When I recorded the song it was shorter than I thought it was going to be and there was all this good stuff on the backing track past where it should have faded out or ended. I didn't want to waste it so I thought I might read something I'd written over the top of it. The story of Denim 'n' Lace (which is a true story by the way) came into my mind, I think, because of a pool connection. I was fascinated by Denim 'n' Lace - when I first moved to the Medway Towns in 1982 I used to go to some very dubious pubs to watch them play, and in one, The Engineer on an estate in Gillingham, I ended up playing pool with the locals. I'd never played pool before and I was very drunk but I somehow managed to accidentally win the game which upset the locals very much.

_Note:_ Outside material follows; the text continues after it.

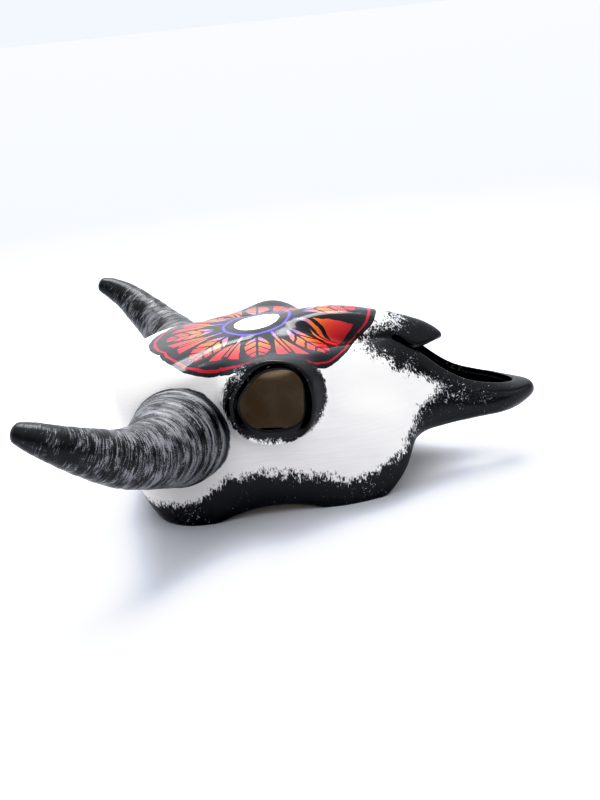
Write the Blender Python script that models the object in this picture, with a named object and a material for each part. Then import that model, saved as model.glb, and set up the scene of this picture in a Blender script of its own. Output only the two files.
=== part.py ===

I can't remember how I made good my escape but I obviously did because I'm still here and I think those people would have killed me.

When it came to the reading the backing track wasn't quite long enough so I had to do a strange edit which resulted in the track falling to pieces and reassembimg itself at a very suitable point -
since they'd been back in the Medway Towns things had been going downhill... It was a complete happy accident.

On the recording I said that Melvin was arrested for trafficking cannabis - I felt that I was a bit hard on him, even though he was a very unpleasant person, a complete cunt in just about every way, but then I found that it wasn't cannabis, it was heroin so I felt better about it. And anyway, he wasn't executed, he spent a few years in a jail in Thailand before being pulled out and shipped home by the Home Office.
In the interim the lads at the Beacon Court Tavern in Gillingham got together and did a benefit gig for him every Sunday lunchtime to raise money to send him jars of jam and toothpaste and suchlike. A whole new generation of loser musicians grew up with Melvin in the background as an absent guru.
When he came back he'd discovered God but apart from that he was just as awful as he was before. He even had the same blow wave hair-do. They must have been very disappointed but at least he hadn't been around to sell smack to them.